Cette harmonie à laquelle aspirent les dirigeants d'Afrique du Sud, la terre sur laquelle ils vivent l'a déjà réalisée. La diversité de ses paysages ressemble à la plus riche palette qu'un peintre puisse composer. C'est comme si la nature y avait rassemblé toutes les beautés dispersées dans le reste du monde.
Nelson Mandela
La lame creuse la chair à vif. Il y a du sang. Le jeune homme a seize ans, mais il ne pleure pas. Le guerrier xhosa chargé de l'opération de circoncision retire son couteau et lâche, admiratif : « Voici un homme. » Selon le rite, Nelson Mandela vient d'accéder au monde adulte. Il est né en 1918 à Qunu, petit village du Transkei. Son autre prénom, Rolihlahla, est tout un programme : il veut dire « celui qui s'attire des ennuis ». Ceux-ci ne tardent guère. Élevé par son oncle, à la cour du chef, dans un village voisin, Nelson se sent xhosa dans toutes les fibres de son être, mais ne veut pas se soumettre aux lois tribales : il n'épousera pas la fille que les anciens ont choisie pour lui. C'est un combattant. Il rêve de devenir boxeur, il sera avocat. On le chasse de l'université de Fort Hare parce qu'il a pris la tête de la contestation étudiante. Il ouvre le premier cabinet d'avocats noirs à Johannesburg et défend la cause des victimes de l'apartheid. Il épouse Evelyn. Leader de l'ANC, il pétitionne, organise des manifestations, et passe dans la clandestinité pour échapper à la prison. Il divorce et se remarie avec Winnie. L'histoire se radicalise. Nelson Mandela s'engage dans la lutte armée ; il devient commandant dans l'organisation militaire de l'ANC. L'armée sud-africaine l'arrête dans une ferme près de Johannesburg. En 1964, il est condamné à la prison à perpétuité. Pendant qu'il casse des cailloux à Robben Island, on scande son nom dans le monde entier. Les années passent, son mythe grandit.

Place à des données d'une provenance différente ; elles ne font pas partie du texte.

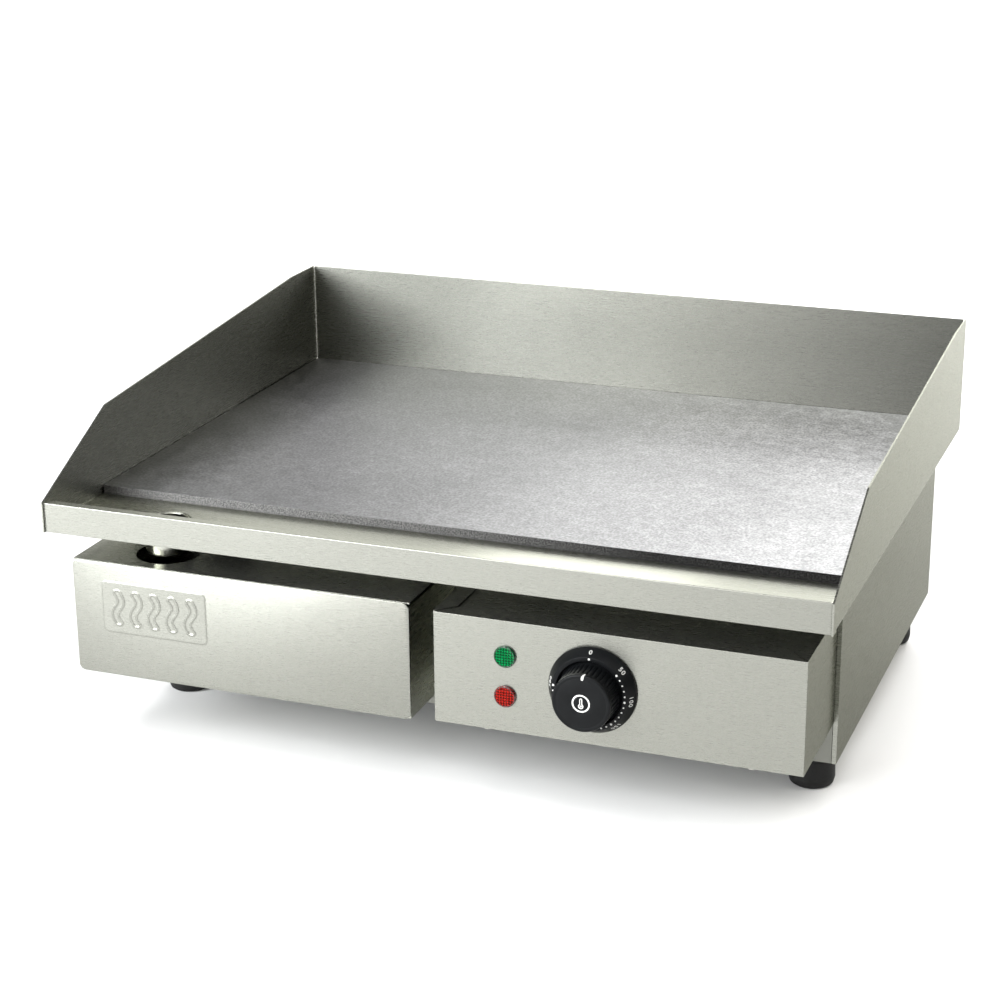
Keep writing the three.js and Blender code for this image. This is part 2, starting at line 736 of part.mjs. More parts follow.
function addThermostat(parent) {
  const mouth = boxFront + sheet + gap;
  const bodyDepth = 28;
  const body = slab([-20, 20], [mouth, mouth + bodyDepth], [-17, 17]);
  const bush = turnedForward(ringProfile(shaftRadius + gap, bushRadius, -mouth - 1, -boxFront + 4.2), 20);
  const well = turnedForward(pinProfile(shaftRadius + gap, -mouth - 8, -mouth + 1), 20);
  const threadProfile = pinProfile(2.1, -mouth - 9, -mouth + 1);
  const threads = [-bezelScrewSpacing, bezelScrewSpacing].map((x) => {
    return turnedForward(threadProfile, 8).translate(x, 0, 0);
  });
  const thermostat = cut(join(body, bush), well, ...threads);
  addPiece(parent, 'thermostat_body', thermostat, zincSteel).position.set(dialX, 0, boxMiddle);

  // A tapered black ring with the temperature scale, fixed to the box by two screws under the knob.
  const bezelBack = boxFront - gap;
  const bezelProfile = [
    [bushRadius + gap, 0],
    [bezelRadius, 0],
    [bezelRadius, bezelFloor],
    [bezelTopRadius, bezelRise],
    [bezelMouth, bezelRise],
    [bezelMouth, bezelFloor],
    [bushRadius + gap, bezelFloor],
    [bushRadius + gap, 0],
  ];
  const bezelHoles = [-1, 1].map((side) => {
    return turnedForward(pinProfile(2.1, -3, 3), 8).translate(side * bezelScrewSpacing, 0, 0);
  });
  const bezel = cut(turnedForward(bezelProfile, 48), ...bezelHoles);
  addPiece(parent, 'dial_bezel', bezel, blackPlastic).position.set(dialX, bezelBack, boxMiddle);

  // The shaft has a flat that the knob's socket fits.
  const shaftFront = knobFront + 6;
  const shaftBack = mouth + 7;
  const round = turnedForward(pinProfile(shaftRadius, -shaftBack, -shaftFront), 20);
  const flat = slab([-5, 5], [shaftFront - 1, shaftFront + 12], [1.6, 5]);
  addPiece(parent, 'thermostat_shaft', cut(round, flat), brass).position.set(dialX, 0, boxMiddle);

  const screwHeadRoom = 2.2;
  const knobBack = bezelBack - bezelFloor - screwHeadRoom;
  const knobProfile = [
    [0, -knobBack],
    [knobFlange, -knobBack],
    [knobFlange, -knobBack + 2.4],
    [knobRadius, -knobBack + 3.6],
    [knobRadius - 0.5, -knobFront - 1.2],
    [knobRadius - 1.7, -knobFront],
    [0, -knobFront],
  ];
  const socket = turnedForward(pinProfile(shaftRadius + gap, -knobBack - 2, -shaftFront + gap), 20);
  const key = slab([-5, 5], [shaftFront - gap - 0.5, shaftFront + 11.5], [1.9, 5]);
  const hollow = turnedForward(ringProfile(bushRadius + 1.2, 18, -knobBack - 2, -knobBack + 3), 24);
  const bushClear = turnedForward(pinProfile(bushRadius + 0.5, -knobBack - 2, -boxFront + 5), 20);
  const knob = cut(turnedForward(knobProfile, 48), cut(socket, key), hollow, bushClear);
  addPiece(parent, 'knob', knob, blackPlastic).position.set(dialX, 0, boxMiddle);
}

function addLamps(parent) {
  const lensProfile = [
    [0, -1],
    [lampThread, -1],
    [lampThread, gap],
    [lensRadius, gap],
    [lensRadius, 1.6],
    [lensRadius - 1.5, 3.4],
    [0, 4.2],
  ];
  const inner = sheet + gap;
  const bodyProfile = [
    [0, -28],
    [4.6, -28],
    [4.6, -22],
    [lampThread, -22],
    [lampThread, -inner],
    [0, -inner],
  ];
  const colours = { green: greenLens, red: redLens };
  for (const [colour, level] of Object.entries(lampLevels)) {
    const lens = addPiece(parent, `lamp_lens_${colour}`, turnedForward(lensProfile, 24), colours[colour]);
    lens.position.set(lampX, boxFront, level);
    const body = addPiece(parent, `lamp_body_${colour}`, turnedForward(bodyProfile, 16), blackPlastic);
    body.position.set(lampX, boxFront, level);
    const nutForm = turnedForward(ringProfile(lampThread + gap, 8.5, -inner - 3, -inner), 16);
    const nut = addPiece(parent, `lamp_nut_${colour}`, nutForm, zincSteel);
    nut.position.set(lampX, boxFront, level);
  }
}

const terminalX = [boxRight - 62, boxRight - 26];
const terminalY = [boxFront + 38, boxFront + 62];

function addTerminals(parent) {
  const floor = boxBottom + sheet + gap;
  const pole = (terminalX[1] - terminalX[0]) / 3;
  const body = slab(terminalX, terminalY, [floor, floor + 17.5]);
  const wells = [];
  for (let i = 0; i < 3; i += 1) {
    for (const y of [terminalY[0] + 6, terminalY[1] - 6]) {
      const well = turnedUp(pinProfile(3, floor + 9, floor + 20), 10);
      wells.push(well.translate(terminalX[0] + pole * (i + 0.5), y, 0));
    }
  }
  addPiece(parent, 'terminal_block', cut(body, ...wells), whiteCeramic);

  // The earth stud clamps the casing's earth lead to the base plate.
  const studProfile = [
    [0, chassisBottom - 3],
    [4.5, chassisBottom - 3],
    [4.5, chassisBottom - gap],
    [earthRadius, chassisBottom - gap],
    [earthRadius, 33],
    [4.6, 33],
    [4.6, 37],
    [earthRadius, 37],
    [earthRadius, 43],
    [0, 43],
  ];
  addPiece(parent, 'earth_stud', turnedUp(studProfile, 12), brass).position.set(earthX, earthY, 0);
}

function addWires(parent) {
  const wiring = new THREE.Group();
  const rear = boxFront + sheet + gap + 28 + gap;
  const lampRear = boxFront + 28.4;
  const blockFace = terminalX[0] - 0.4;
  const blockBack = terminalY[1] + 0.4;
  const inside = chassisFront + 6;
  const pinEnd = elementLevel - 18 - 5.4;
  const [near, , , far] = elementLegs;
  const routes = {
    wire_lamp_green: [
      [lampX, lampRear, lampLevels.green],
      [lampX, lampRear + 17, lampLevels.green],
      [lampX, lampRear + 17, 66],
      [blockFace, lampRear + 17, 66],
    ],
    wire_lamp_red: [
      [lampX, lampRear, lampLevels.red],
      [lampX, lampRear + 11, lampLevels.red],
      [lampX, lampRear + 11, 73],
      [blockFace, lampRear + 11, 73],
    ],
    wire_supply: [
      [blockFace, lampRear + 25, 73],
      [dialX + 31, lampRear + 25, 73],
      [dialX + 8, lampRear + 25, 91],
      [dialX + 8, rear, 91],
    ],
    wire_element_left: [
      [dialX - 11, rear, 103],
      [dialX - 11, inside, 103],
      [-near, inside + 8, 103],
      [-near, elementFront, 118],
      [-near, elementFront, pinEnd],
    ],
    wire_element_right: [
      [dialX + 11, rear, 103],
      [dialX + 11, inside, 103],
      [far, inside + 10, 103],
      [far, elementFront, 112],
      [far, elementFront, pinEnd],
    ],
    wire_neutral_right: [
      [terminalX[0] + 6, blockBack, 70],
      [terminalX[0] + 6, blockBack + 8, 70],
      [terminalX[0] + 6, chassisFront - 5, 91],
      [terminalX[0] + 6, inside + 8, 91],
      [near, inside + 14, 91],
      [near, elementFront, 100],
      [near, elementFront, pinEnd],
    ],
    wire_neutral_left: [
      [terminalX[0] + 30, blockBack, 70],
      [terminalX[0] + 30, blockBack + 8, 70],
      [terminalX[0] + 30, chassisFront - 5, 84],
      [terminalX[0] + 30, inside + 2, 84],
      [-far, inside + 2, 84],
      [-far, elementFront, 95],
      [-far, elementFront, pinEnd],
    ],
    wire_earth: [
      [terminalX[0] + 18, blockBack, 67],
      [terminalX[0] + 18, blockBack + 7, 67],
      [terminalX[0] + 18, chassisFront - 5, 81],
      [terminalX[0] + 18, inside, 81],
      [earthX, earthY, 62],
      [earthX, earthY, 43.4],
    ],
  };
  for (const [name, route] of Object.entries(routes)) {
    addPiece(wiring, name, rod(route, 1.3, 9, 6, 3), silicone);
  }
  parent.add(wiring);
}

// Grease drawer. A fixed hood closes it from above, and its side flanges hang in two rails under the hood.
const panTop = drawerTop - sheet - 1.6;
const panFlange = 8;
const railFoot = panTop - sheet - gap;

function drawerPan() {
  const left = drawerLeft + gap;
  const right = drawerRight - gap;
  const front = boxFront + sheet + gap;
  const floor = drawerBottom + gap;
  const rearTop = railFoot - sheet - 3;
  const outer = slab([left, right], [front, drawerBack], [floor, panTop]);
  const hollow = slab(
    [left + sheet, right - sheet],
    [front + sheet, drawerBack - sheet],
    [floor + sheet, panTop - sheet],
  );
  const mouth = slab(
    [left + sheet + panFlange, right - sheet - panFlange],
    [front + sheet, drawerBack + 5],
    [rearTop, panTop + 5],
  );
  const railWay = slab(
    [left + sheet, right - sheet],
    [drawerBack - sheet - 1, drawerBack + 5],
    [rearTop, panTop - sheet],
  );
  return cut(outer, hollow, mouth, railWay);
}

function drawerRail(side) {
  const edge = side < 0 ? drawerLeft + gap : drawerRight - gap;
  const at = (distance) => edge - side * distance;
  const weld = drawerTop - sheet - gap;
  const web = sheet + panFlange + gap;
  const outline = [
    [at(sheet + 1), railFoot - sheet],
    [at(web + sheet), railFoot - sheet],
    [at(web + sheet), weld - sheet],
    [at(web + sheet + 9), weld - sheet],
    [at(web + sheet + 9), weld],
    [at(web), weld],
    [at(web), railFoot],
    [at(sheet + 1), railFoot],
  ];
  return alongY(side > 0 ? outline : outline.reverse(), boxFront + 5, chassisFront - gap);
}

function drawerHood() {
  const front = boxFront + sheet + gap;
  const top = slab([drawerLeft, drawerRight], [front, chassisFront - gap], [drawerTop - sheet, drawerTop]);
  const holeProfile = pinProfile(hoodHole, drawerTop - 5, drawerTop + 5);
  const hole = turnedUp(holeProfile, 40).translate(drainX, drainY, 0);
  const flange = slab(
    [drawerLeft + 30, drawerRight - 30],
    [chassisFront - gap - sheet, chassisFront - gap],
    [drawerTop - sheet, drawerTop + 14],
  );
  return cut(join(top, flange), hole);
}

function drawerFront() {
  const panel = alongY(
    roundedRectangle(drawerLeft, drawerRight, drawerBottom, drawerTop, drawerCorner),
    boxFront,
    boxFront + sheet,
  );
  const badge = alongY(
    roundedRectangle(badgeLeft, badgeLeft + badgeWidth, badgeTop - badgeHeight, badgeTop, 4),
    boxFront - badgeProud,
    boxFront + sheet / 2,
  );
  return join(panel, badge);
}

function addDrawer(parent) {
  const drawer = new THREE.Group();
  addPiece(drawer, 'drawer_pan', drawerPan(), stainless);
  addPiece(drawer, 'drawer_front', drawerFront(), stainless);
  addPiece(drawer, 'drawer_hood', drawerHood(), stainless);
  addPiece(drawer, 'drawer_rail_left', drawerRail(-1), stainless);
  addPiece(drawer, 'drawer_rail_right', drawerRail(1), stainless);
  parent.add(drawer);
}

const griddle = new THREE.Group();
addTray(griddle);
addHeating(griddle);
addChassis(griddle);
addControlBox(griddle);
addWires(griddle);
addDrawer(griddle);

export default griddle;
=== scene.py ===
"""The looks of a countertop flat top griddle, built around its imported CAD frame."""

import json
import math

import bmesh
import bpy
from mathutils import Matrix, Vector


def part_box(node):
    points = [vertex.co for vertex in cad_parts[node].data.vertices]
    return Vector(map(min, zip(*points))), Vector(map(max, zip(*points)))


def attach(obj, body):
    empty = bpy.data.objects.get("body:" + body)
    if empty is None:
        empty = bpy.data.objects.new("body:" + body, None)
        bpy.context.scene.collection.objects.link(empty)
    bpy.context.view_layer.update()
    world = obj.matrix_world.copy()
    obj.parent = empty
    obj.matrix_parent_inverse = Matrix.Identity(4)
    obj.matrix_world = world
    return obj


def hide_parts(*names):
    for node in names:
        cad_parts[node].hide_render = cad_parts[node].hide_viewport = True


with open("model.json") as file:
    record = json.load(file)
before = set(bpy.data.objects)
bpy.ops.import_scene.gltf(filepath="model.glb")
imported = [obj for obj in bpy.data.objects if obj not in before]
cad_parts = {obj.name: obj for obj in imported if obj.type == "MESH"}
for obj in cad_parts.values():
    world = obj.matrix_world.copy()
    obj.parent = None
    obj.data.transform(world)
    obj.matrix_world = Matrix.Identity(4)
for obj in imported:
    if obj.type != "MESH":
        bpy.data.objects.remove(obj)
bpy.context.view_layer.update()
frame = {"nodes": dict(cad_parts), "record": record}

MM = 0.001
nodes = frame["nodes"]


# ---------------------------------------------------------------- materials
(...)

Le jour de sa libération, le 11 février 1990, il se lève, comme d'habitude, à 4 h 45, se livre à ses exercices de gymnastique quotidiens et prend son petit déjeuner seul. Nelson Mandela est devenu président de son pays en 1994. Il s'est séparé de Winnie. On le surnomme « Le Père Noël ». Mais il ne briguera pas un second mandat, car il veut profiter des rosés de son jardin et de ses 24 petits- et arrière-petits-fils. Il a aussi une nouvelle compagne, Graca Machel, la veuve de l'ancien président du Mozambique. C'est un homme libre.
Sous l'œil de Dieu
Au nord, les escarpements rocheux encapuchonnés de blanc et les petites vallées au vert crépitant évoquent des paysages d'Europe centrale. Au centre et à l'ouest, les déserts et les plaines caillouteuses, royaumes du sable, de la savane, ou bush, prolongent l'Afrique majestueuse dans son aridité. À l'est, sur les côtes, la douceur du climat, les longues plages blanches et les senteurs exotiques évoquent l'Asie, tandis qu'au sud le climat et la végétation ont des allures provençales. Bordée par deux océans à la pointe de son continent plongé en plein milieu de l'hémisphère Sud, l'Afrique du Sud déroute et surprend. Les conquérants européens installés au Cap se sont souvent perdus dans les immensités désertiques du Richtersveld, hérissées de reliefs lunaires et infranchissables, au nord-est de la plaine du Grand Karroo, en direction de la Namibie voisine. Mais c'est pourtant là, dans cette région inhospitalière, qu'une végétation tenace et luxuriante parvient à se reproduire, à peine humidifiée par les eaux raréfiées du grand fleuve Orange et les nappes de brouillard amenées par les eaux glaciales de l'océan Atlantique. C'est le royaume du Pachypodium namaquanum, un arbre à la forme humaine considéré comme une divinité par les populations aborigènes. À quelques centaines de kilomètres de là, le Namaqualand, qui borde le littoral, est la région la plus aride de la contrée. Pourtant, à l'arrivée des faibles pluies du printemps (en septembre, car nous sommes dans l'hémisphère Sud), le sol jaunâtre et craquelé par la sécheresse se transforme en un épais tapis humide, coloré de touches bleues, orange, jaunes et blanches. Un parterre de pâquerettes fleurit pendant quelques jours seulement, faisant l'admiration des milliers de touristes qui, chaque année, assistent à ce miracle.